On Thu, Jul 31, 2014 at 2:44 PM, Richard Biener
<richard.guenther@gmail.com> wrote:
> On Thu, Jul 31, 2014 at 11:09 AM, Prathamesh Kulkarni
> <bilbotheelffriend@gmail.com> wrote:
>> On Thu, Jul 31, 2014 at 2:15 PM, Richard Biener
>> <richard.guenther@gmail.com> wrote:
>>> On Thu, Jul 31, 2014 at 7:41 AM, Prathamesh Kulkarni
>>> <bilbotheelffriend@gmail.com> wrote:
>>>> On Wed, Jul 30, 2014 at 11:49 PM, Prathamesh Kulkarni
>>>> <bilbotheelffriend@gmail.com> wrote:
>>>>> On Wed, Jul 30, 2014 at 4:49 PM, Richard Biener
>>>>> <richard.guenther@gmail.com> wrote:
>>>>>> On Wed, Jul 30, 2014 at 1:11 PM, Richard Biener
>>>>>> <richard.guenther@gmail.com> wrote:
>>>>>>> On Wed, Jul 30, 2014 at 12:49 PM, Prathamesh Kulkarni
>>>>>>> <bilbotheelffriend@gmail.com> wrote:
>>>>>>>> Hi,
>>>>>>>>    Sorry to ask a stupid question, but I am having issues writing patterns
>>>>>>>> involving casts. I am trying to write patterns from simplify_rotate.
>>>>>>>>
>>>>>>>> Could you show me how to write a patterns that involve
>>>>>>>> casts ?
>>>>>>>> for eg:
>>>>>>>> ((T) ((T2) X << CNT1)) + ((T) ((T2) X >> CNT2))     iff CNT1 + CNT2 == B
>>>>>>>> T -> some unsigned type with bitsize B, and some type T2 wider than T.
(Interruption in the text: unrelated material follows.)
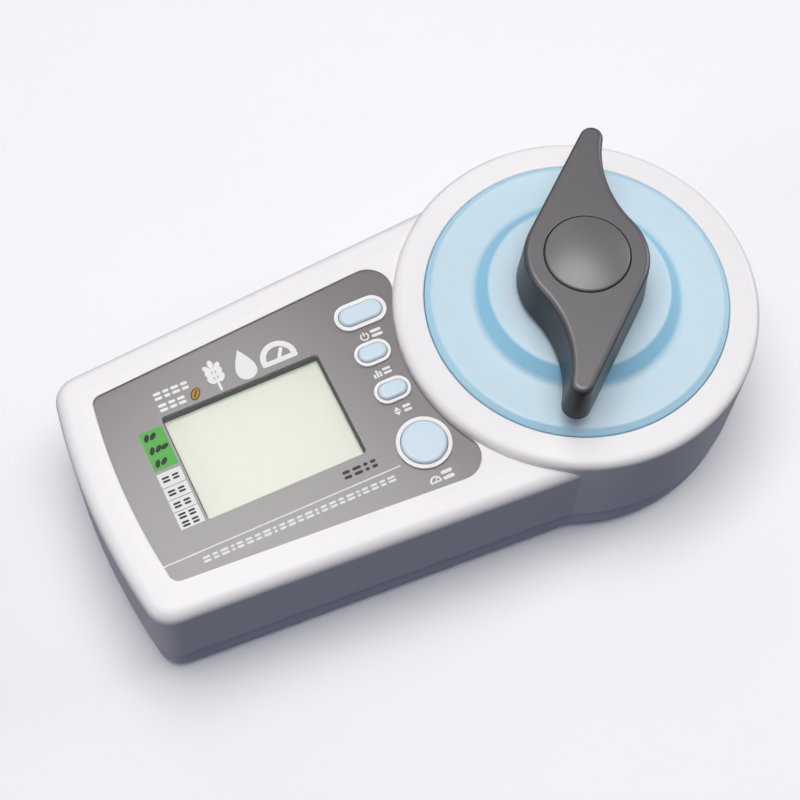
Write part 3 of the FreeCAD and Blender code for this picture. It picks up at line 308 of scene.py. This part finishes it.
def dress_everything():
    dress(case_plastic(), "top_case", "cap_collar")
    dress(lower_case_plastic(), "bottom_case", "battery_door")
    dress(cap_plastic(), "press_cap")
    dress(handle_plastic(), "handle")
    dress(button_plastic(), "pressure_button")
    dress(key_plastic(), "power_key", "average_key", "select_key", "measure_key")
    dress(panel_print(), "panel_overlay")
    dress(clear_window(), "display_window")
    dress(display_glass(), "lcd_glass")
    dress(bezel_plastic(), "display_bezel", "lcd_holder")
    dress(foot_rubber(), "feet")

    dress(steel(), "board_screws", "case_screws", "cell_screws", "door_pin", "temperature_sensor",
          "keeper_ring", "press_screw", "handle_screw", "button_spring")
    dress(brass(), "cap_insert", "electrode_nut")
    dress(electrode_metal(), "outer_electrode", "centre_electrode", "press_plate", "capacitors")
    dress(dark_plastic(), "battery_box", "cell_cup")
    dress(white_plastic(), "lcd_reflector", "cell_insulator", "sensor_connector")
    dress(component_plastic(), "key_switches", "processor", "battery_connector", "power_plunger",
          "average_plunger", "select_plunger", "measure_plunger")
    dress(board_lacquer(), "main_board")
    dress(contact_rubber(), "contact_strips")
    dress(seal_rubber(), "cap_seal", "handle_washer")
    dress(foam(), "battery_pad")
    dress(battery_jacket(), "battery")
    dress(wire_sleeve(), "battery_leads", "electrode_leads")


# ---- flat outlines, in millimetres ---------------------------------------------------------------

def turned(points, x, y, lean):
    """Points turned by an angle in degrees and moved to (x, y)."""
    swing = math.radians(lean)
    cosine, sine = math.cos(swing), math.sin(swing)
    return [(x + px * cosine - py * sine, y + px * sine + py * cosine) for px, py in points]


def arc(x, y, radius, first, last, steps):
    """Points on an arc round (x, y), between two angles in degrees."""
    angles = [math.radians(first + (last - first) * step / steps) for step in range(steps + 1)]
    return [(x + radius * math.cos(angle), y + radius * math.sin(angle)) for angle in angles]


def dash(x, y, length, thick, lean=0.0):
    """A round-ended bar centred on (x, y)."""
    radius = thick / 2
    reach = length / 2 - radius
    ends = arc(reach, 0.0, radius, -90, 90, steps=6) + arc(-reach, 0.0, radius, 90, 270, steps=6)
    return turned(ends, x, y, lean)


def bar(x, y, length, height, corner):
    """A rectangle with small round corners centred on (x, y)."""
    points = []
    for quarter, (right, up) in enumerate(((1, 1), (-1, 1), (-1, -1), (1, -1))):
        points += arc(x + right * (length / 2 - corner), y + up * (height / 2 - corner), corner,
                      90 * quarter, 90 * quarter + 90, steps=3)
    return points


def ellipse(x, y, long_radius, short_radius, lean):
    sides = 28
    angles = [2 * math.pi * side / sides for side in range(sides)]
    points = [(long_radius * math.cos(angle), short_radius * math.sin(angle)) for angle in angles]
    return turned(points, x, y, lean)


def drop(x, y, height):
    """A water drop, point upward."""
    sides, width, point_sharpness = 36, height * 0.42, 1.3
    points = []
    for side in range(sides):
        angle = 2 * math.pi * side / sides
        swell = math.sin(angle) * math.sin(angle / 2) ** point_sharpness
        points.append((x + swell * width, y + math.cos(angle) * height / 2))
    return points


def band(x, y, inner, outer, first, last):
    """Part of a ring between two angles in degrees."""
    steps = 24
    return arc(x, y, outer, first, last, steps) + arc(x, y, inner, last, first, steps)


def arrow(x, y, size, lean):
    """A triangle that points along +X before it is turned."""
    tip, half_width = size / 2, size * 0.8
    return turned([(tip, 0.0), (-tip, half_width), (-tip, -half_width)], x, y, lean)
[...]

>>>>>>>> How to express this in the pattern ?
>>>>>>>
>>>>>>> [copying gcc@ because of the syntax stuff]
>>>>>>>
>>>>>>> for example with (leaving captures as the appear in the pattern above)
>>>>>>>
>>>>>>> (match_and_simplify
>>>>>>>    (plus (convert@2 (lshift (convert@0 X) CNT1))
>>>>>>>            (convert (rshift (convert@1 X) CNT2)))
>>>>>>>     /* Types T2 have to match */
>>>>>>>    (if (types_compatible_p (TREE_TYPE (@0), TREE_TYPE (@1))
>>>>>>>         /* Type T should be unsigned.  */
>>>>>>>        && TYPE_UNSIGNED (TREE_TYPE (@2))
>>>>>>>        /* T2 should be wider than T.  */
>>>>>>>        && TYPE_PRECISION (TREE_TYPE (@0)) > TYPE_PRECISION (TREE_TYPE (@2))
>>>>>>>        /* CNT1 + CNT2 == B */
>>>>>>>        && wi::eq_p (TYPE_PRECISION (TREE_TYPE (@2)),
>>>>>>>                            wi::add (CNT1, CNT2))))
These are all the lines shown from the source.